A NETWORK of traders within the Royal Bank of Scotland engaged in rate-rigging even after it was bailed out by the British taxpayer, industry regulators revealed as they fined the banking giant £391 million for its part in the Libor scandal.

STEPHEN HESTER: Said he would stay on to 'finish the job' of turning around the Edinburgh institution.
STEPHEN HESTER: Said he would stay on to 'finish the job' of turning around the Edinburgh institution.

It was described in the House of Commons as "another day of shame for Britain's banks", while left-wing Labour MP John McDonnell said the public now regarded the City of London as a "fetid swamp of corruption".

Stephen Hester, chief executive of RBS, made clear he would stay on to "finish the job" of turning around the Edinburgh institution – 82% owned by the public.

Chairman Sir Philip Hampton said it was a "sad day for RBS" but he vowed to "put right the mistakes of the past".

While the two bank chiefs have been spared the axe, RBS said investment banking boss John Hourican would step down, forfeiting around £9m in bonuses and long-term incentive shares.

George Osborne insisted taxpayers would not pick up the bill for the bank's wrongdoing; around £300m will be recouped from RBS's staff bonus pool and by clawing back previous awards. "What happened at RBS and other banks is totally unacceptable," declared the Chancellor, adding: "Those responsible will face the full force of the law."

Emails published by industry regulators show how traders laughed as they rigged interest rates.

One Japanese yen derivatives trader boasted to a colleague: "Our 6m fixing move the entire fixing, hahaha," while another said his up-and-down fixing made him like a "whore's drawers".

A senior RBS yen trader said: "It's just amazing how Libor fixing can make you that much money - It's a cartel now in London."

The company said 21 staff were involved in attempting to manipulate Libor interbank lending rates – specifically Japanese yen and Swiss franc Libor submissions – from 2006 to as recently as November 2010.

All 21 have left or been subject to disciplinary action and two managers with supervisory responsibilities have stepped down. Six staff have been dismissed, including two managers, while six have been severely disciplined or are going through a disciplinary process.

Another eight left the organisation before disciplinary action could be taken and one was dismissed for misconduct not related to these findings.

All staff who have left the bank as a result of the investigation received no bonus for 2012 and saw a full claw-back of any outstanding past awards.

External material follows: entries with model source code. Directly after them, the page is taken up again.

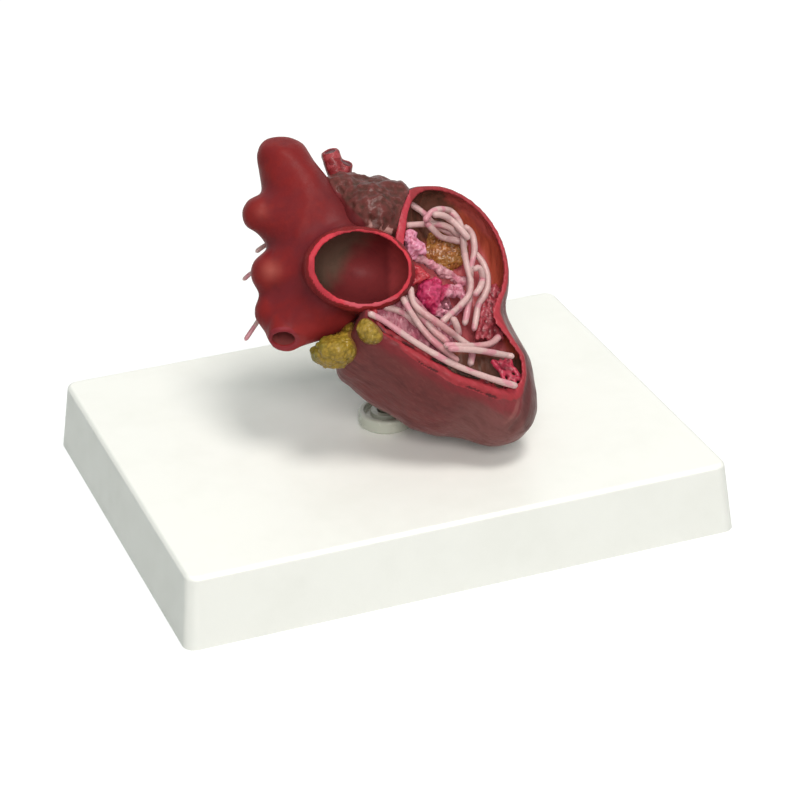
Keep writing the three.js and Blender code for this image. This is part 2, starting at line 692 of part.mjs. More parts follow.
function leafletSpots() {
  const edge = (corners) => through(corners.map(([x, z]) => new THREE.Vector3(x, 0, z)));
  const upper = edge(sheetTop).getSpacedPoints(LEAFLET_SPOTS);
  const lower = edge([sheetTop.at(0), ...sheetFoot, sheetTop.at(-1)]).getSpacedPoints(LEAFLET_SPOTS);
  const spots = [];
  for (let i = 0; i <= LEAFLET_SPOTS; i += 1) {
    for (let j = 0; j <= LEAFLET_LINES; j += 1) {
      const { x, z } = upper[i].clone().lerp(lower[i], j / LEAFLET_LINES);
      spots.push({ spot: sunk([x, z, LEAFLET_DEPTH - LEAFLET_THICK / 2]), radius: LEAFLET_THICK / 2 });
    }
  }
  return spots;
}
add(heart, "valve_leaflet", valveLeaflet(), LEAFLET_PINK);
laid.push(...leafletSpots());

// Nets of muscle cords on the ventricle's wall: rails that run down it, and from each place along a rail a
// rung to the next place down on the rail beside it.
function net(marks) {
  const rails = marks.map((places) => places.map(sunk));
  const rungs = rails.slice(1).flatMap((rail, i) => rail.slice(1).map((spot, k) => [rails[i][k], spot]));
  const cords = [...rails, ...rungs];
  for (const cord of cords) {
    laid.push(...spaced(through(cord)).map((spot) => ({ spot, radius: NET_RADIUS })));
  }
  const strands = cords.map((cord) => strand(cord, NET_RADIUS, { sides: 4, stride: 3.5 }));
  return largest(cut(join(...strands), wallRoom));
}
const sideRails = [
  [[28, 0, 8.5], [28.2, -5, 8.5], [27.4, -10, 8.5], [26, -15, 8]],
  [[31.6, 1, 8], [31.4, -5, 8], [30.8, -10, 8], [29.6, -15, 8]],
  [[36, 0, 7], [34.4, -5, 7.4], [33.8, -10, 7.4], [33, -15, 7]],
];
const apexRails = [
  [[30, -21, 6], [32.4, -24, 5], [34, -29, 5]],
  [[35, -19.5, 6], [36, -23, 5], [39.5, -27, 4.5]],
];
add(heart, "muscle_net_side", net(sideRails), NET_RED);
add(heart, "muscle_net_apex", net(apexRails), NET_RED);

// The worms' routes, in the order in which they are laid.
const worms = [
  [[6.5, 25.5, 8], [8.7, 23.9, 6.5], [11.8, 21.6, 6.5], [14, 19, 7], [17, 17, 7.5], [21, 15, 8], [24, 12, 9]],
  [[3.5, 17.5, 5.5], [7.2, 18, 5.5], [11.2, 18.3, 5.5], [15.2, 18.4, 5.5], [19.2, 17.2, 6], [22, 14.5, 6.5]],
  [[12, 19, 7], [14, 17, 7], [16.3, 14.8, 7], [19.7, 13.8, 7], [23, 13, 8]],
  [[26, 10.5, 6.5], [28.2, 7.6, 6], [29.5, 4, 5.5], [29.6, 0.3, 5.5], [28.4, -2.6, 6], [26.8, -5, 6],
    [26, -9, 6], [25.2, -12.6, 6]],
  [[23, 18, 6], [25, 16.5, 5.5], [26, 13, 5.5], [25.9, 9.5, 5.5], [24.9, 6, 6], [24.5, 2, 6], [24.3, -3, 6],
    [23.5, -7, 6], [22.6, -11, 6]],
  [[11.8, 18.6, 5], [13.5, 21.1, 4], [16.1, 22.3, 3.6], [19.3, 22, 3.6], [21.5, 19.5, 3.6], [22.6, 15.4, 3.6],
    [23, 10.7, 3.6], [23.7, 6, 3.6], [24.7, 1.4, 3.6], [24.2, -2, 3.6], [22, -4.8, 3.6], [19, -7.5, 4],
    [15.8, -10.4, 4.4]],
  [[14, 20.5, 5], [17, 20.4, 4.5], [20, 18.6, 4], [22.4, 16, 4], [24.5, 13.4, 4.5]],
  [[25.2, 4.6, 5], [27.1, 5.4, 4.4], [28, 3.2, 4.4], [27.3, -0.2, 4.4], [25.4, -2.6, 4.6]],
  [[19, -8.6, 5.5], [20.4, -11.4, 5.5], [21, -14, 5.8]],
  [[-2, -5.4, 2.6], [4.5, -7, 3], [10.3, -11.7, 4], [14.4, -15, 4.6], [18.3, -18, 5]],
  [[5, -1.4, 4.5], [7.9, -5.2, 4.2], [11.2, -9.4, 4.4], [15, -13.6, 4.6], [18, -16, 5]],
  [[6.8, 2, 4], [7.4, -0.4, 3.4], [8.4, -4.9, 2.8], [10.6, -7.2, 2.6], [14.5, -10, 2.6], [18.4, -12.9, 2.6],
    [21.3, -15.1, 2.6], [24.4, -18, 2.6], [23.8, -22.6, 3.2]],
  [[3.6, 0, 3], [8.4, -8.8, 1.5], [12.7, -14.5, 1.5], [16.6, -18, 1.8], [20.6, -21.2, 2]],
  [[16.4, -16.6, 2.6], [23.9, -16.9, 2], [29.6, -16.3, 1.6], [32.6, -14, 1.6]],
  [[17.6, -17.6, 2], [25, -18.1, 1], [31.8, -19.2, 0.4], [36.4, -20, -1.4]],
  [[-4.4, -7.4, -1.2], [-0.5, -9.4, -1.2], [9.3, -16.2, -1.2], [19.2, -22, -1.2], [29.3, -26, -1.4],
    [37, -28.4, -1.6]],
];
worms.forEach((route, i) => {
  const body = strand(lay(route.map(sunk), WORM_RADIUS), WORM_RADIUS);
  const name = `worm_${String(i + 1).padStart(2, "0")}`;
  add(heart, name, largest(cut(body, wallRoom, atriumCasting.room)), PALE_WORM);
});

// Stray worms hang out behind the heart, on its left, through ruts in the artery's mouth.
const strays = [
  [[-27, 11, 13], [-31, 10.5, 14.8], [-34, 9, 13.6], [-36.8, 8, 11.6]],
  [[-24, 7.6, 2], [-29, 8.6, 3.4], [-33.5, 9, 5.6], [-37, 8.4, 6.2], [-40.6, 7.6, 3.6]],
  [[-24, 6.4, -1], [-29, 8, -0.4], [-33.6, 8, -4], [-36.6, 6.6, -8.6], [-40.2, 6, -13.8]],
];
const ruts = [];
strays.forEach((route, i) => {
  const spots = lay(route.map((mark) => place(...mark)), WORM_RADIUS);
  add(heart, `stray_worm_${i + 1}`, largest(cut(strand(spots, WORM_RADIUS), atriumCasting.room)), PALE_WORM);
  ruts.push(strand(spots, WORM_RADIUS, { grown: SEAM }));
});
add(heart, "pulmonary_artery", arteryPiece(ruts), ARTERY_RED);

export default model;
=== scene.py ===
# %% [markdown]
# # A painted teaching model of a dog's heart
#
# The real object is a life-size resin cast of a dog's heart on a white moulded stand. Its right atrium and right
# ventricle are cut open, and heartworms lie among the valve's flaps and the muscles inside. The script is a lesson:
# each piece is first described, then made. Lengths on the heart are given in millimetres in the heart's own frame
# (X to the right, Y away from the viewer, Z up its face), and a finished piece is moved once into the model's
# frame, which is in metres.

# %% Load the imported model
import math

import bmesh
import bpy
import numpy as np
from mathutils import Matrix, Vector, noise


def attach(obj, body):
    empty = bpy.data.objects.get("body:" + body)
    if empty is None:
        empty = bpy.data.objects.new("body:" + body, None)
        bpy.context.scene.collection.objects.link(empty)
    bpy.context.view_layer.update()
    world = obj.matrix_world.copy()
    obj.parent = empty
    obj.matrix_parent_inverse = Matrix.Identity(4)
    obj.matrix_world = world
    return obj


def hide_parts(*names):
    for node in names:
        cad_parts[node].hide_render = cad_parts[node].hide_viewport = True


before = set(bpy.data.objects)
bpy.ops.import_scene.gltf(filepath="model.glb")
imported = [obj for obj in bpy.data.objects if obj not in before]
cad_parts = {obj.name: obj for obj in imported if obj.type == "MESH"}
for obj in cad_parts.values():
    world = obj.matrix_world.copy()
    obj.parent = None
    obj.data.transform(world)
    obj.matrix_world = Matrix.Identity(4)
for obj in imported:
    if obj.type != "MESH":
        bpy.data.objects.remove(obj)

bpy.context.scene.view_settings.view_transform = "Standard"
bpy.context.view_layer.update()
print("nodes in the packed model:", len(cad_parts))

# %% [markdown]
# ## The camera
#
# The camera comes first: it gives the photograph's view. A camera can be set by hand, or solved from the picture.
# This one was solved from the straight edges of the base: it looks down at 28 degrees from the front left with a
# long lens, and it is rolled by one degree.

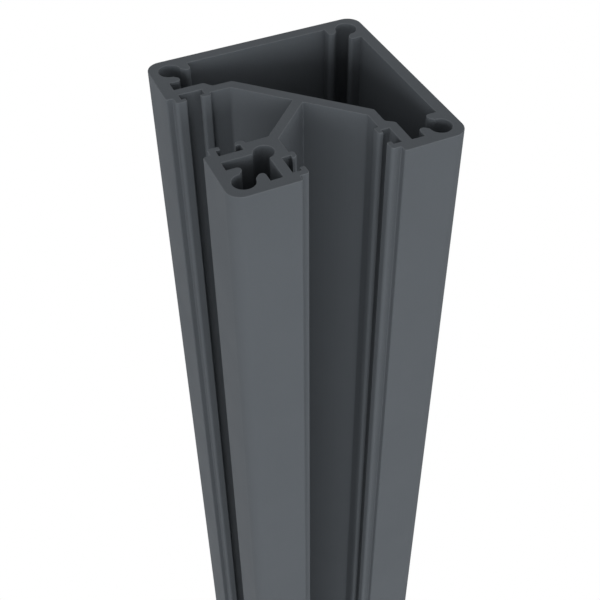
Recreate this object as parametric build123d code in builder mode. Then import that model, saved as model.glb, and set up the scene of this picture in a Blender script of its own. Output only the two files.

The Financial Services Authority (FSA) uncovered bribery among bankers, with false or so-called "wash" trades being set up, generating at least £211,000 in fees to broker firms for their help in colluding to bring down Libor rates. At least 30 wash trades went undetected between September 2008 and August 2009.

RBS is now the third bank to have been fined for attempting to rig Libor after Barclays agreed a £290m settlement last year, followed in December by Swiss bank UBS, which was hit with nearly £1 billion of penalties.

It is thought around 20 banks are being investigated over their involvement in manipulating the rate, which governs the price of more than $500 trillion worth of loans and transactions around the world.

Under its settlement, RBS will pay £88m to the FSA, £208m to the Commodity Futures Trading Commission and £96m to the US Department of Justice.

The bank has also agreed a deferred prosecution agreement with the US Department of Justice; a deal that could see it face tough sanctions if it committed any form of criminal offence during the period. Its Japanese arm has pled guilty to wire fraud.

Greg Clark, Financial Secretary to the Treasury, told MPs Libor manipulation was "motivated by greed" and the findings against RBS were "grave". He said: "This is another day of shame for Britain's banks and it is vital we recognise it as such, not because Britain stands alone in this and similar scandals – which, as we know, is far from being the case – but because Britain must stand out in the way we put things right."